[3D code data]

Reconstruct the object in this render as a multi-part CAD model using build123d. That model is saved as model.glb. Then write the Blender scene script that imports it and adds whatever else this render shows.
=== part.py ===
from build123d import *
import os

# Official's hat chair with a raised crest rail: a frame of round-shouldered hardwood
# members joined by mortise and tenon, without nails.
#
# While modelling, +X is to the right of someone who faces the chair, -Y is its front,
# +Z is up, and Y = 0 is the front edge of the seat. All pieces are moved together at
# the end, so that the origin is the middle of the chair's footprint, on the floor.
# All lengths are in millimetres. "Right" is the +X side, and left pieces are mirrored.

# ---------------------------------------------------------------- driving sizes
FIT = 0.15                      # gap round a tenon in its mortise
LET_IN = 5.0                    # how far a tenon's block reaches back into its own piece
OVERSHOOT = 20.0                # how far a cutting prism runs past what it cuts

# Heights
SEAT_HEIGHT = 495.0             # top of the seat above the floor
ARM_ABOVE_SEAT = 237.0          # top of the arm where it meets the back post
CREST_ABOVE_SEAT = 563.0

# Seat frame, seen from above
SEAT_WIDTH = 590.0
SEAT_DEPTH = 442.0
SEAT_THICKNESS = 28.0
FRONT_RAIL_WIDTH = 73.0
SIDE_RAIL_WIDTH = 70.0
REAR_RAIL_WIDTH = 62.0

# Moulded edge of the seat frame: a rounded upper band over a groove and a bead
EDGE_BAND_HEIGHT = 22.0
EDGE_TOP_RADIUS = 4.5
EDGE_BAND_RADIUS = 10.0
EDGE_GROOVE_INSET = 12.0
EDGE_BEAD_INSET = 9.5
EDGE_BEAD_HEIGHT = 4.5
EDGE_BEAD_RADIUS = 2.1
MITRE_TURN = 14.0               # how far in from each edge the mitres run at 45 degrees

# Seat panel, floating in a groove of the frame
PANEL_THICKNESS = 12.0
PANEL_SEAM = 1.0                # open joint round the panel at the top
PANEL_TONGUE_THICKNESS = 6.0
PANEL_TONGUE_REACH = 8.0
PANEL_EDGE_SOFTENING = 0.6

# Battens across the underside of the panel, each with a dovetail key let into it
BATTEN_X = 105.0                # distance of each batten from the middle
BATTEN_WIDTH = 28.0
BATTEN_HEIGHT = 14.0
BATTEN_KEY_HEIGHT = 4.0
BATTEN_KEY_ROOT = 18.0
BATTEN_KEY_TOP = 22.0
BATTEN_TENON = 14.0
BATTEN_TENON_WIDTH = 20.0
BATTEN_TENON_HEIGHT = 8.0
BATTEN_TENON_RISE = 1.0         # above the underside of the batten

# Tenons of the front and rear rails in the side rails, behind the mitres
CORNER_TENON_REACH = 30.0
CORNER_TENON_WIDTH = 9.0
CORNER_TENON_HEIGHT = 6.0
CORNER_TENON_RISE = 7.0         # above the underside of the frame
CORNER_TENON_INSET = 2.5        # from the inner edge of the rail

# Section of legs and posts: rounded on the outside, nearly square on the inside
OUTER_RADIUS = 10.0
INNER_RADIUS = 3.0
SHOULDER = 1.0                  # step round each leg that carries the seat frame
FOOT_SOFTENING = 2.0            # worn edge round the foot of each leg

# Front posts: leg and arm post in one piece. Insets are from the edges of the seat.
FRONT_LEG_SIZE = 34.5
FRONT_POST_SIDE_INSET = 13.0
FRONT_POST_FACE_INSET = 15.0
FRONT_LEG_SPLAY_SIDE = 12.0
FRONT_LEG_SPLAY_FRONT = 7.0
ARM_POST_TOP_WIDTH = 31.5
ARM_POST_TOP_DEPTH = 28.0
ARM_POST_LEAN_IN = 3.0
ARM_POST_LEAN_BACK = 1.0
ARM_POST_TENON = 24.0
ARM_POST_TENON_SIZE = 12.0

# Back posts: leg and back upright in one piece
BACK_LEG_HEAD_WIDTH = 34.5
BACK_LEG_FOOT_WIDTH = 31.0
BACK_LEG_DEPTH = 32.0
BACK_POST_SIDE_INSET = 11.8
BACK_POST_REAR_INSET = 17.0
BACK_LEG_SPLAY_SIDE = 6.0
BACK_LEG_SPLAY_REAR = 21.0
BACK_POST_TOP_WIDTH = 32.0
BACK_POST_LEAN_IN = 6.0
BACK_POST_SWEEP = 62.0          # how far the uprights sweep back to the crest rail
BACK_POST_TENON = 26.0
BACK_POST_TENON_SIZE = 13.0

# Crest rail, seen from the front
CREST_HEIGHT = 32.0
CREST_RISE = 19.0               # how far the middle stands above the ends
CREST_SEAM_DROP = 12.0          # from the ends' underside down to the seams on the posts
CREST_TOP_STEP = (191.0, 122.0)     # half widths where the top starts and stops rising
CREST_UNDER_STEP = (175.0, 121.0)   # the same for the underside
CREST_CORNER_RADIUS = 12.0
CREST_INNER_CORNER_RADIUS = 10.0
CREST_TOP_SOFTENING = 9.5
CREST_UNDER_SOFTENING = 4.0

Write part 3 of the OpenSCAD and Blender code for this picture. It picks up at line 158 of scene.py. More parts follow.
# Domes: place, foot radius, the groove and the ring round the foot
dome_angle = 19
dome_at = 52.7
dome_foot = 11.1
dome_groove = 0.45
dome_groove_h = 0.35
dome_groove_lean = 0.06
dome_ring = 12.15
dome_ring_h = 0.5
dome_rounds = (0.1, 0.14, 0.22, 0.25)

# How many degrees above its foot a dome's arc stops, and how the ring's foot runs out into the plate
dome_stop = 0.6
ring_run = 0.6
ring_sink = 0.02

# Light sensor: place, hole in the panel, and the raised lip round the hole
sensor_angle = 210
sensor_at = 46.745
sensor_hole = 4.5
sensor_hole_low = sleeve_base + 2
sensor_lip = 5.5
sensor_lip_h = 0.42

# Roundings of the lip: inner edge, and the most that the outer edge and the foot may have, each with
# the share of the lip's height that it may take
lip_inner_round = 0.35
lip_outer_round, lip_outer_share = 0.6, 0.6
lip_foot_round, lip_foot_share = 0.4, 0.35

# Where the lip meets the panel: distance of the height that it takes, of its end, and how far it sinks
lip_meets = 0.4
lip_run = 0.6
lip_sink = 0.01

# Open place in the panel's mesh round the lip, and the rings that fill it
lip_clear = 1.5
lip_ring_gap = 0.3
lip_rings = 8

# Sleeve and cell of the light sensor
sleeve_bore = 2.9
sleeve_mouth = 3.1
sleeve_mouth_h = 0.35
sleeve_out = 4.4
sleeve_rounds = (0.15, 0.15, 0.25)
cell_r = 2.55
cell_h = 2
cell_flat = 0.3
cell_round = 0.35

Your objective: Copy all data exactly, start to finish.

Result of this exercise:
Reconstruct the object in this render as a multi-part CAD model using build123d. That model is saved as model.glb. Then write the Blender scene script that imports it and adds whatever else this render shows.
=== part.py ===
from build123d import *
import os

# Official's hat chair with a raised crest rail: a frame of round-shouldered hardwood
# members joined by mortise and tenon, without nails.
#
# While modelling, +X is to the right of someone who faces the chair, -Y is its front,
# +Z is up, and Y = 0 is the front edge of the seat. All pieces are moved together at
# the end, so that the origin is the middle of the chair's footprint, on the floor.
# All lengths are in millimetres. "Right" is the +X side, and left pieces are mirrored.

# ---------------------------------------------------------------- driving sizes
FIT = 0.15                      # gap round a tenon in its mortise
LET_IN = 5.0                    # how far a tenon's block reaches back into its own piece
OVERSHOOT = 20.0                # how far a cutting prism runs past what it cuts

# Heights
SEAT_HEIGHT = 495.0             # top of the seat above the floor
ARM_ABOVE_SEAT = 237.0          # top of the arm where it meets the back post
CREST_ABOVE_SEAT = 563.0

# Seat frame, seen from above
SEAT_WIDTH = 590.0
SEAT_DEPTH = 442.0
SEAT_THICKNESS = 28.0
FRONT_RAIL_WIDTH = 73.0
SIDE_RAIL_WIDTH = 70.0
REAR_RAIL_WIDTH = 62.0

# Moulded edge of the seat frame: a rounded upper band over a groove and a bead
EDGE_BAND_HEIGHT = 22.0
EDGE_TOP_RADIUS = 4.5
EDGE_BAND_RADIUS = 10.0
EDGE_GROOVE_INSET = 12.0
EDGE_BEAD_INSET = 9.5
EDGE_BEAD_HEIGHT = 4.5
EDGE_BEAD_RADIUS = 2.1
MITRE_TURN = 14.0               # how far in from each edge the mitres run at 45 degrees

# Seat panel, floating in a groove of the frame
PANEL_THICKNESS = 12.0
PANEL_SEAM = 1.0                # open joint round the panel at the top
PANEL_TONGUE_THICKNESS = 6.0
PANEL_TONGUE_REACH = 8.0
PANEL_EDGE_SOFTENING = 0.6

# Battens across the underside of the panel, each with a dovetail key let into it
BATTEN_X = 105.0                # distance of each batten from the middle
BATTEN_WIDTH = 28.0
BATTEN_HEIGHT = 14.0
BATTEN_KEY_HEIGHT = 4.0
BATTEN_KEY_ROOT = 18.0
BATTEN_KEY_TOP = 22.0
BATTEN_TENON = 14.0
BATTEN_TENON_WIDTH = 20.0
BATTEN_TENON_HEIGHT = 8.0
BATTEN_TENON_RISE = 1.0         # above the underside of the batten

# Tenons of the front and rear rails in the side rails, behind the mitres
CORNER_TENON_REACH = 30.0
CORNER_TENON_WIDTH = 9.0
CORNER_TENON_HEIGHT = 6.0
CORNER_TENON_RISE = 7.0         # above the underside of the frame
CORNER_TENON_INSET = 2.5        # from the inner edge of the rail

# Section of legs and posts: rounded on the outside, nearly square on the inside
OUTER_RADIUS = 10.0
INNER_RADIUS = 3.0
SHOULDER = 1.0                  # step round each leg that carries the seat frame
FOOT_SOFTENING = 2.0            # worn edge round the foot of each leg

# Front posts: leg and arm post in one piece. Insets are from the edges of the seat.
FRONT_LEG_SIZE = 34.5
FRONT_POST_SIDE_INSET = 13.0
FRONT_POST_FACE_INSET = 15.0
FRONT_LEG_SPLAY_SIDE = 12.0
FRONT_LEG_SPLAY_FRONT = 7.0
ARM_POST_TOP_WIDTH = 31.5
ARM_POST_TOP_DEPTH = 28.0
ARM_POST_LEAN_IN = 3.0
ARM_POST_LEAN_BACK = 1.0
ARM_POST_TENON = 24.0
ARM_POST_TENON_SIZE = 12.0

# Back posts: leg and back upright in one piece
BACK_LEG_HEAD_WIDTH = 34.5
BACK_LEG_FOOT_WIDTH = 31.0
BACK_LEG_DEPTH = 32.0
BACK_POST_SIDE_INSET = 11.8
BACK_POST_REAR_INSET = 17.0
BACK_LEG_SPLAY_SIDE = 6.0
BACK_LEG_SPLAY_REAR = 21.0
BACK_POST_TOP_WIDTH = 32.0
BACK_POST_LEAN_IN = 6.0
BACK_POST_SWEEP = 62.0          # how far the uprights sweep back to the crest rail
BACK_POST_TENON = 26.0
BACK_POST_TENON_SIZE = 13.0

# Crest rail, seen from the front
CREST_HEIGHT = 32.0
CREST_RISE = 19.0               # how far the middle stands above the ends
CREST_SEAM_DROP = 12.0          # from the ends' underside down to the seams on the posts
CREST_TOP_STEP = (191.0, 122.0)     # half widths where the top starts and stops rising
CREST_UNDER_STEP = (175.0, 121.0)   # the same for the underside
CREST_CORNER_RADIUS = 12.0
CREST_INNER_CORNER_RADIUS = 10.0
CREST_TOP_SOFTENING = 9.5
CREST_UNDER_SOFTENING = 4.0

Write part 3 of the OpenSCAD and Blender code for this picture. It picks up at line 158 of scene.py. More parts follow.
# Domes: place, foot radius, the groove and the ring round the foot
dome_angle = 19
dome_at = 52.7
dome_foot = 11.1
dome_groove = 0.45
dome_groove_h = 0.35
dome_groove_lean = 0.06
dome_ring = 12.15
dome_ring_h = 0.5
dome_rounds = (0.1, 0.14, 0.22, 0.25)

# How many degrees above its foot a dome's arc stops, and how the ring's foot runs out into the plate
dome_stop = 0.6
ring_run = 0.6
ring_sink = 0.02

# Light sensor: place, hole in the panel, and the raised lip round the hole
sensor_angle = 210
sensor_at = 46.745
sensor_hole = 4.5
sensor_hole_low = sleeve_base + 2
sensor_lip = 5.5
sensor_lip_h = 0.42

# Roundings of the lip: inner edge, and the most that the outer edge and the foot may have, each with
# the share of the lip's height that it may take
lip_inner_round = 0.35
lip_outer_round, lip_outer_share = 0.6, 0.6
lip_foot_round, lip_foot_share = 0.4, 0.35

# Where the lip meets the panel: distance of the height that it takes, of its end, and how far it sinks
lip_meets = 0.4
lip_run = 0.6
lip_sink = 0.01

# Open place in the panel's mesh round the lip, and the rings that fill it
lip_clear = 1.5
lip_ring_gap = 0.3
lip_rings = 8

# Sleeve and cell of the light sensor
sleeve_bore = 2.9
sleeve_mouth = 3.1
sleeve_mouth_h = 0.35
sleeve_out = 4.4
sleeve_rounds = (0.15, 0.15, 0.25)
cell_r = 2.55
cell_h = 2
cell_flat = 0.3
cell_round = 0.35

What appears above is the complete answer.